Third, what I didn’t recall till last month was that Kelly ALSO attended the same July 2009 Chawton House conference (Title: “New Directions re Jane Austen”) that I did, at which I gave an updated version of my 2007 Emma talk. It was a massive event, with 70 speakers over 4 days, and most of the leading Austen scholars in the world were there, in addition to unknowns like her and me. Here is the Persuasions Online article by Gillian Dow at Chawton House Library & U. of Southampton… ... 
http://www.jasna.org/persuasions/on-line/vol30no2/editors.html   ...which mentions Kelly specifically as  having been one of the presenters, about her (excellent) enclosure research that she wrote an article for in the 2010 Persuasions Online, for which I emailed Kelly praise back then.

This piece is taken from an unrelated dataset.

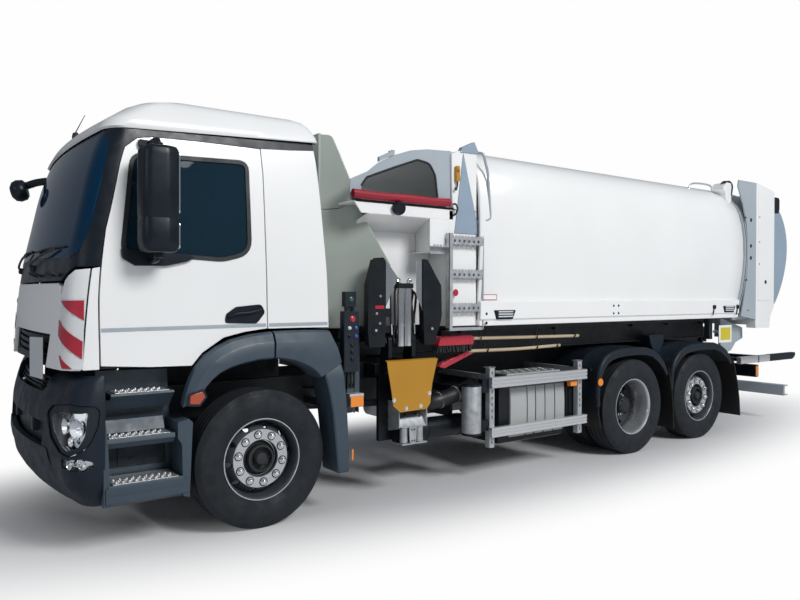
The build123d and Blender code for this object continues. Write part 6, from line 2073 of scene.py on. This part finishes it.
# %% Body underside, sill fittings and brooms
bm = bmesh.new()
prism(bm, [(0.845, 1.175), (0.900, 1.175), (0.900, 1.187), (0.857, 1.187), (0.857, 1.380),
           (0.930, 1.380), (0.930, 1.428), (0.845, 1.428)], *behind(1.930, 6.250), axis="y")
twin(bm)
fit("body_side_beams", bm, STEEL, "load_body", bevel=0.002)
bm = bmesh.new()
prism(bm, aft(rounded([(6.335, 1.424), (6.700, 1.330), (6.860, 1.290), (6.870, 1.150),
                       (6.700, 1.100), (6.590, 1.000), (6.420, 0.960), (6.335, 1.060)], 0.020)),
      1.010, 1.040)
prism(bm, aft(rectangle((6.345, 6.380), (1.180, 1.428), across_first=True)), 0.950, 1.010)
twin(bm)
fit("body_rear_legs", bm, LIGHT_GREY, "load_body", bevel=0.003)
SILL_PLATES = ((2.218, 2.496, 1.487, 1.572), (6.020, 6.300, 1.500, 1.580))
bm = bmesh.new()
for y0, y1, low, high in SILL_PLATES:
    outline = [(y0, high), (y1, high), (y1 - 0.040, low), (y0 + 0.030, low)]
    prism(bm, aft(rounded(outline, 0.008)), 1.244, 1.254)
for places in ([(2.131, 1.541), (2.131, 1.458)],
               [(y, z) for y in (3.925, 4.005) for z in (1.520, 1.600)], [(6.600, 1.520)]):
    bolts(bm, places, 1.250, 0.010, 0.008)
for y in (5.820, 6.345):
    peg(bm, (1.249, 1.268), FRONT + y, 1.568, 0.026, sides=24)
    bar(bm, (1.258, FRONT + y, 1.560), (1.258, FRONT + y - 0.030, 1.470), 0.007, sides=12)
fit("sill_fittings", bm, BLACK, "load_body", bevel=0.001)
bm = bmesh.new()
for y0, y1, low, high in SILL_PLATES:
    for k in range(3):
        z = low + 0.020 + 0.022 * k
        outline = [(y0 + 0.055, z + 0.013), (y1 - 0.030, z + 0.013), (y1 - 0.045, z),
                   (y0 + 0.060, z)]
        prism(bm, aft(outline), 1.254, 1.2575)
fit("sill_lamps", bm, PLATE, "load_body", bevel=0.0015)
bm = bmesh.new()
for z in (1.690, 1.840):
    prism(bm, aft(rounded(rectangle((2.105, 2.280), (z - 0.026, z + 0.026), across_first=True),
                          0.006)), 1.2255, 1.2265)
turned(bm, rectangle((0, 0.001), (0, 0.030)), (1.2255, FRONT + 1.79, 1.73), closed=False)
fit("body_sticker_edges", bm, RED, "load_body")
bm = bmesh.new()
for z in (1.690, 1.840):
    prism(bm, aft(rounded(rectangle((2.112, 2.273), (z - 0.020, z + 0.020), across_first=True),
                          0.005)), 1.2262, 1.2272)
fit("body_stickers", bm, WHITE, "load_body")
POLES = {"upper": [(1.085, 1.980, 1.316), (1.085, 2.700, 1.302), (1.085, 3.565, 1.290)],
         "lower": [(1.065, 2.080, 1.196), (1.065, 2.700, 1.190), (1.065, 3.305, 1.200)]}
for name, line in POLES.items():
    bm = bmesh.new()
    pipe(bm, placed(line), 0.0155, sides=16)
    fit(f"broom_{name}_pole", bm, BEIGE, "load_body")
bm = bmesh.new()
prism(bm, aft(rounded([(1.655, 1.262), (1.690, 1.345), (2.040, 1.352), (2.078, 1.330),
                       (2.070, 1.262)], 0.018)), 1.040, 1.150)
prism(bm, aft([(2.110, 1.215), (2.150, 1.175), (1.800, 1.052), (1.742, 1.068), (1.772, 1.100)]),
      1.045, 1.066)
prism(bm, aft([(2.110, 1.215), (2.150, 1.205), (1.800, 1.078), (1.742, 1.068), (1.772, 1.100)]),
      1.000, 1.048)
fit("broom_heads", bm, RED, "load_body", bevel=0.008, segments=3)
bm = bmesh.new()
random.seed(7)
for i in range(26):
    for j in range(4):
        y = 1.675 + 0.0155 * i + random.uniform(-0.003, 0.003)
        x = 1.060 + 0.024 * j + random.uniform(-0.003, 0.003)
        lean = random.uniform(-0.012, 0.012)
        bar(bm, (x, FRONT + y, 1.266), (x + lean, FRONT + y + lean, 1.200 + random.random() * 0.01),
            0.006, sides=5, end_radius=0.008)
fit("broom_bristles", bm, SEAL, "load_body")
bm = bmesh.new()
for y in (2.190, 2.930, 3.490):
    pipe(bm, placed([(1.100, y, 1.432), (1.102, y, 1.350), (1.062, y, 1.300), (1.085, y, 1.270),
                     (1.112, y, 1.296), (1.116, y, 1.325)]), 0.006, sides=8)
for y in (2.300, 2.960, 3.250):
    pipe(bm, placed([(1.090, y, 1.432), (1.040, y, 1.300), (1.038, y, 1.200), (1.062, y, 1.170),
                     (1.090, y, 1.195), (1.094, y, 1.225)]), 0.006, sides=8)
fit("broom_hooks", bm, SEAL, "load_body")
print("body underside dressed")

# %% [markdown]
# At the body's top rear corners, white cowls cover the tailgate's hinges and their hoses. The
# tailgate carries a dark lamp on each side, and blank plates hang where a truck shows its signs.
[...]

On a hunch, I retrieved from my computer hard drive my Word file for my final script for my 20-minute July 2009 talk at that Chawton House conference. That’s when I was reminded of what I wrote and said near the end of it, after I had gone through my argument for Jane Fairfax being pregnant in Emma, and when I was extrapolating my points (about women's bodies in jeopardy) to other Austen novels besides Emma. Here's what I said to my audience (which included Deirdre Le Faye and the late Brian Southam):

"In Northanger Abbey, Austen wanted us to ignore Henry Tilney and recognize that Catherine Morland’s Gothic fantasies of General “Tyranny” as the wife-murdering Bluebeard of Northanger Abbey were all too valid in a world where husbands, including several of Austen’s own brothers, routinely “murdered” their wives with a little too much “love and eloquence”! While in London this coming week, I intend to visit the memorial erected in the 17th century by Samuel Morland in honor of his two wives who died in childbirth, a memorial I strongly suspect was visited by the young Jane Austen over two centuries ago. But that “disorder” also includes the sexual awakening of a girl (the hyacinth that Catherine learns to love, the sexual architecture of she explores that dark and stormy night in Northanger Abbey). As with all other issues raised by her novels, Austen offers elusive complexity and ambiguity."
END QUOTE FROM MY JULY 2009 SCRIPT FOR MY CHAWTON HOUSE TALK

Did you notice my claim at the end of that quote about Catherine’s sexual awakening at the Abbey, which is not so closely related to my argument about death-in-childbirth? For some reason, it also causes my eyebrow to quiver. Maybe that’s because of the odd similarity of that last part in my 2009 talk about Catherine Morland’s sexual awakening, to the following passage in Kelly’s chapter on NA:

“As Catherine explores the Abbey, with all its faults, storms, drawers, divisions, cavities, crevices, folds, etc., Austen takes the reader on a merry subliminal tour through Gothic sexual suggestiveness, upping the ante on Austen’s literary sources such as Radcliffe’s Udolpho, Lee’s The Recess, and even Cleland’s Fanny Hill, among others. The morning after Catherine’s phantasmagorical experiences that dark and stormy night in the Abbey, Henry’s approval of her floral appreciation is a perfect double entendre  for her nocturnal romp in a carnal garden:  “At any rate, however, I am pleased that you have learnt to love a hyacinth. The mere habit of learning to love is the thing; and a teachableness of disposition in a young lady is a great blessing. Has my sister a pleasant mode of instruction?”   END QUOTE FROM KELLY          

Learning to love a hyacinth, dark and stormy night at the Abbey, hmmm………. One last time, my right eyebrow has now started twitching again. And you know what that means – the upturned knows.